Required task | Copy every line, leaving nothing out and adding nothing.

─── Dataset extract

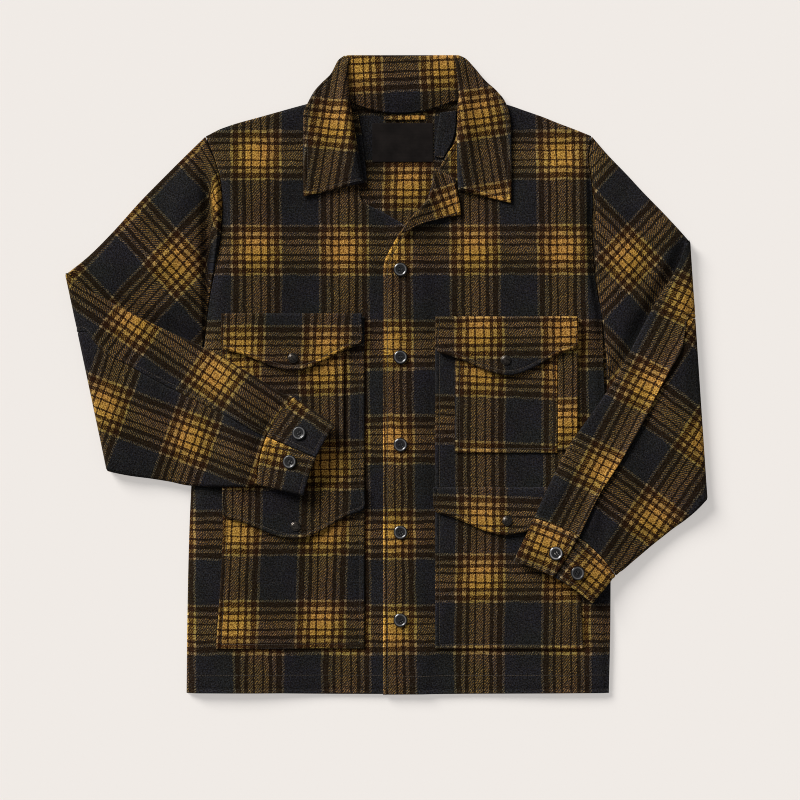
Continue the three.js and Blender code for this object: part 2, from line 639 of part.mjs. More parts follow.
function fromSolid(solid) {
  const mesh = solid.getMesh();
  const geometry = new THREE.BufferGeometry();
  geometry.setAttribute("position", new THREE.Float32BufferAttribute(mesh.vertProperties, 3));
  geometry.setIndex([...mesh.triVerts]);
  return geometry;
}

const collar = toSolid(backBand()).add(toSolid(leaf(RIGHT_LEAF))).add(toSolid(leaf(LEFT_LEAF)));
add("collar", fromSolid(collar), PLAID);

// Buttons and snaps, turned parts whose seat is level and just clear of the cloth
const BUTTON_PROFILE = [[0, 0], [0.86, 0], [1, 0.25], [1, 0.75], [0.9, 1], [0.7, 1], [0.58, 0.72], [0, 0.72]];
const BUTTON_HEIGHT = 3.4;
const SNAP_PROFILE = [[0, 0], [0.9, 0], [1, 0.2], [0.85, 0.7], [0.5, 0.97], [0, 1]];
const SNAP_HEIGHT = 2.8;
const TURNED_SIDES = 14;

function turned(profile, radius, height) {
  const points = profile.map(([r, z]) => new THREE.Vector2(r * radius, z * height));
  return new THREE.LatheGeometry(points, TURNED_SIDES).rotateX(Math.PI / 2);
}

// The lowest level seat for a round foot on the surface top(x, y)
function seat(top, x, y, radius) {
  const round = even(8)().map((t) => t * 2 * Math.PI);
  return Math.max(...round.map((a) => top(x + radius * Math.cos(a), y + radius * Math.sin(a)))) + SEAM;
}

for (let i = 0; i < FRONT_BUTTONS; i++) {
  const y = TOP_BUTTON_Y - i * BUTTON_PITCH;
  const place = [BUTTON_X, y, seat(frontTop, BUTTON_X, y, BUTTON_RADIUS)];
  add(`front_button_${i + 1}`, turned(BUTTON_PROFILE, BUTTON_RADIUS, BUTTON_HEIGHT), HORN, place);
}

const SNAP = {
  right_chest_flap: [-138, 54], left_chest_flap: [136.5, 51.4],
  right_lower_flap: [-135, -163.3], left_lower_flap: [138.5, -156.3],
};
for (const [name, [x, y]] of Object.entries(SNAP)) {
  const { side, layers } = FLAP[name];
  const top = (u, v) => onFront(side, layers)(u, v) + DOUBLE;
  const place = [x, y, seat(top, x, y, SNAP_RADIUS)];
  add(name.replace("flap", "snap"), turned(SNAP_PROFILE, SNAP_RADIUS, SNAP_HEIGHT), DARK_METAL, place);
}

// Cuff buttons, placed by their share along the cuff's length and across it, each on the band's top
const CUFF_BUTTON = {
  right: [{ along: 0.4, across: 0.31 }, { along: 0.45, across: 0.65 }],
  left: [{ along: 0.42, across: 0.36 }, { along: 0.55, across: 0.66 }],
};

function cuffTop(rows, along, across) {
  const place = clamp01(along) * (rows.length - 1);
  const row = Math.min(rows.length - 2, Math.floor(place));
  const [a, b] = [rows[row].at(across, 0), rows[row + 1].at(across, 0)];
  return a.map((value, axis) => mix(value, b[axis], place - row));
}

for (const side of ["right", "left"]) {
  const rows = cuffRows(side);
  const [start, end] = [cuffTop(rows, 0, 0.5), cuffTop(rows, 1, 0.5)];
  const [alongFoot, acrossFoot] = [
    BUTTON_RADIUS / Math.hypot(end[0] - start[0], end[1] - start[1]), BUTTON_RADIUS / rows[0].length,
  ];
  CUFF_BUTTON[side].forEach(({ along, across }, i) => {
    const round = even(8)().map((t) => t * 2 * Math.PI);
    const foot = round.map((a) => {
      return cuffTop(rows, along + alongFoot * Math.cos(a), across + acrossFoot * Math.sin(a));
    });
    const [x, y] = cuffTop(rows, along, across);
    const place = [x, y, Math.max(...foot.map((p) => p[2])) + SEAM];
    add(`${side}_cuff_button_${i + 1}`, turned(BUTTON_PROFILE, BUTTON_RADIUS, BUTTON_HEIGHT), HORN, place);
  });
}

export default jacket;
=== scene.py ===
# The plaid wool mackinaw jacket, dressed over its CAD frame. Lengths are millimetres up to add_mesh,
# which writes metres. Left and right are the wearer's, so the left front is at +X.
import json
import math

import bpy
import numpy as np
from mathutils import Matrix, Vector

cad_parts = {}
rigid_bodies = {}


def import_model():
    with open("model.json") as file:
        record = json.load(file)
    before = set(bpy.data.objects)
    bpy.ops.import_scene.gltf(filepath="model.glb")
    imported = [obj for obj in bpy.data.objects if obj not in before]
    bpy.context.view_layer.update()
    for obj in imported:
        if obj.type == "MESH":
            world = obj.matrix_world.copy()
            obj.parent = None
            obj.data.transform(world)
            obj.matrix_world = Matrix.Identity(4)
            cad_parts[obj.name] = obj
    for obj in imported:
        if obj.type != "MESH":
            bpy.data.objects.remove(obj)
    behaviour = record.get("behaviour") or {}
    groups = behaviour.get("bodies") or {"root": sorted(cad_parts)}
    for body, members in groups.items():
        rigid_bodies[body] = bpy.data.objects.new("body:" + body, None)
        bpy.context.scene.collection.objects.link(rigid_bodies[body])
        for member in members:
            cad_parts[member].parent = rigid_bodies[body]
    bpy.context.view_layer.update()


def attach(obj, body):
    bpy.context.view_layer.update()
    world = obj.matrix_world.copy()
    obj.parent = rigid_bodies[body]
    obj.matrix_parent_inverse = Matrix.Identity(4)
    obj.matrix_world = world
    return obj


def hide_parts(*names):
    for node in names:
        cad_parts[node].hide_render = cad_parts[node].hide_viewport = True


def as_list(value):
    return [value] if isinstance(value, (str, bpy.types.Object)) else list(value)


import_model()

MM = 0.001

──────

Output of the task |
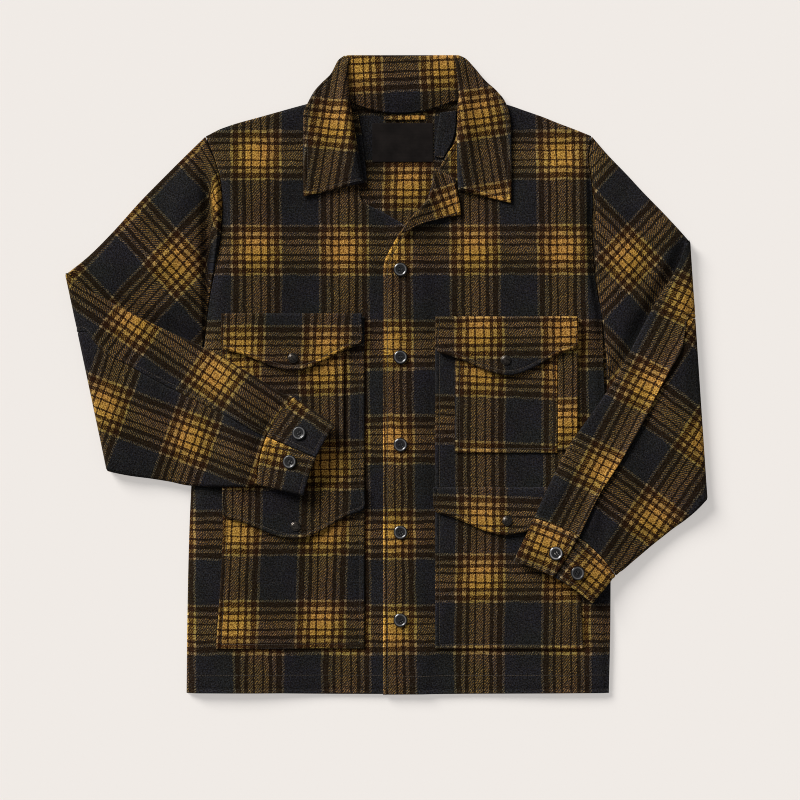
Continue the three.js and Blender code for this object: part 2, from line 639 of part.mjs. More parts follow.
function fromSolid(solid) {
  const mesh = solid.getMesh();
  const geometry = new THREE.BufferGeometry();
  geometry.setAttribute("position", new THREE.Float32BufferAttribute(mesh.vertProperties, 3));
  geometry.setIndex([...mesh.triVerts]);
  return geometry;
}

const collar = toSolid(backBand()).add(toSolid(leaf(RIGHT_LEAF))).add(toSolid(leaf(LEFT_LEAF)));
add("collar", fromSolid(collar), PLAID);

// Buttons and snaps, turned parts whose seat is level and just clear of the cloth
const BUTTON_PROFILE = [[0, 0], [0.86, 0], [1, 0.25], [1, 0.75], [0.9, 1], [0.7, 1], [0.58, 0.72], [0, 0.72]];
const BUTTON_HEIGHT = 3.4;
const SNAP_PROFILE = [[0, 0], [0.9, 0], [1, 0.2], [0.85, 0.7], [0.5, 0.97], [0, 1]];
const SNAP_HEIGHT = 2.8;
const TURNED_SIDES = 14;

function turned(profile, radius, height) {
  const points = profile.map(([r, z]) => new THREE.Vector2(r * radius, z * height));
  return new THREE.LatheGeometry(points, TURNED_SIDES).rotateX(Math.PI / 2);
}

// The lowest level seat for a round foot on the surface top(x, y)
function seat(top, x, y, radius) {
  const round = even(8)().map((t) => t * 2 * Math.PI);
  return Math.max(...round.map((a) => top(x + radius * Math.cos(a), y + radius * Math.sin(a)))) + SEAM;
}

for (let i = 0; i < FRONT_BUTTONS; i++) {
  const y = TOP_BUTTON_Y - i * BUTTON_PITCH;
  const place = [BUTTON_X, y, seat(frontTop, BUTTON_X, y, BUTTON_RADIUS)];
  add(`front_button_${i + 1}`, turned(BUTTON_PROFILE, BUTTON_RADIUS, BUTTON_HEIGHT), HORN, place);
}

const SNAP = {
  right_chest_flap: [-138, 54], left_chest_flap: [136.5, 51.4],
  right_lower_flap: [-135, -163.3], left_lower_flap: [138.5, -156.3],
};
for (const [name, [x, y]] of Object.entries(SNAP)) {
  const { side, layers } = FLAP[name];
  const top = (u, v) => onFront(side, layers)(u, v) + DOUBLE;
  const place = [x, y, seat(top, x, y, SNAP_RADIUS)];
  add(name.replace("flap", "snap"), turned(SNAP_PROFILE, SNAP_RADIUS, SNAP_HEIGHT), DARK_METAL, place);
}

// Cuff buttons, placed by their share along the cuff's length and across it, each on the band's top
const CUFF_BUTTON = {
  right: [{ along: 0.4, across: 0.31 }, { along: 0.45, across: 0.65 }],
  left: [{ along: 0.42, across: 0.36 }, { along: 0.55, across: 0.66 }],
};

function cuffTop(rows, along, across) {
  const place = clamp01(along) * (rows.length - 1);
  const row = Math.min(rows.length - 2, Math.floor(place));
  const [a, b] = [rows[row].at(across, 0), rows[row + 1].at(across, 0)];
  return a.map((value, axis) => mix(value, b[axis], place - row));
}

for (const side of ["right", "left"]) {
  const rows = cuffRows(side);
  const [start, end] = [cuffTop(rows, 0, 0.5), cuffTop(rows, 1, 0.5)];
  const [alongFoot, acrossFoot] = [
    BUTTON_RADIUS / Math.hypot(end[0] - start[0], end[1] - start[1]), BUTTON_RADIUS / rows[0].length,
  ];
  CUFF_BUTTON[side].forEach(({ along, across }, i) => {
    const round = even(8)().map((t) => t * 2 * Math.PI);
    const foot = round.map((a) => {
      return cuffTop(rows, along + alongFoot * Math.cos(a), across + acrossFoot * Math.sin(a));
    });
    const [x, y] = cuffTop(rows, along, across);
    const place = [x, y, Math.max(...foot.map((p) => p[2])) + SEAM];
    add(`${side}_cuff_button_${i + 1}`, turned(BUTTON_PROFILE, BUTTON_RADIUS, BUTTON_HEIGHT), HORN, place);
  });
}

export default jacket;
=== scene.py ===
# The plaid wool mackinaw jacket, dressed over its CAD frame. Lengths are millimetres up to add_mesh,
# which writes metres. Left and right are the wearer's, so the left front is at +X.
import json
import math

import bpy
import numpy as np
from mathutils import Matrix, Vector

cad_parts = {}
rigid_bodies = {}


def import_model():
    with open("model.json") as file:
        record = json.load(file)
    before = set(bpy.data.objects)
    bpy.ops.import_scene.gltf(filepath="model.glb")
    imported = [obj for obj in bpy.data.objects if obj not in before]
    bpy.context.view_layer.update()
    for obj in imported:
        if obj.type == "MESH":
            world = obj.matrix_world.copy()
            obj.parent = None
            obj.data.transform(world)
            obj.matrix_world = Matrix.Identity(4)
            cad_parts[obj.name] = obj
    for obj in imported:
        if obj.type != "MESH":
            bpy.data.objects.remove(obj)
    behaviour = record.get("behaviour") or {}
    groups = behaviour.get("bodies") or {"root": sorted(cad_parts)}
    for body, members in groups.items():
        rigid_bodies[body] = bpy.data.objects.new("body:" + body, None)
        bpy.context.scene.collection.objects.link(rigid_bodies[body])
        for member in members:
            cad_parts[member].parent = rigid_bodies[body]
    bpy.context.view_layer.update()


def attach(obj, body):
    bpy.context.view_layer.update()
    world = obj.matrix_world.copy()
    obj.parent = rigid_bodies[body]
    obj.matrix_parent_inverse = Matrix.Identity(4)
    obj.matrix_world = world
    return obj


def hide_parts(*names):
    for node in names:
        cad_parts[node].hide_render = cad_parts[node].hide_viewport = True


def as_list(value):
    return [value] if isinstance(value, (str, bpy.types.Object)) else list(value)


import_model()

MM = 0.001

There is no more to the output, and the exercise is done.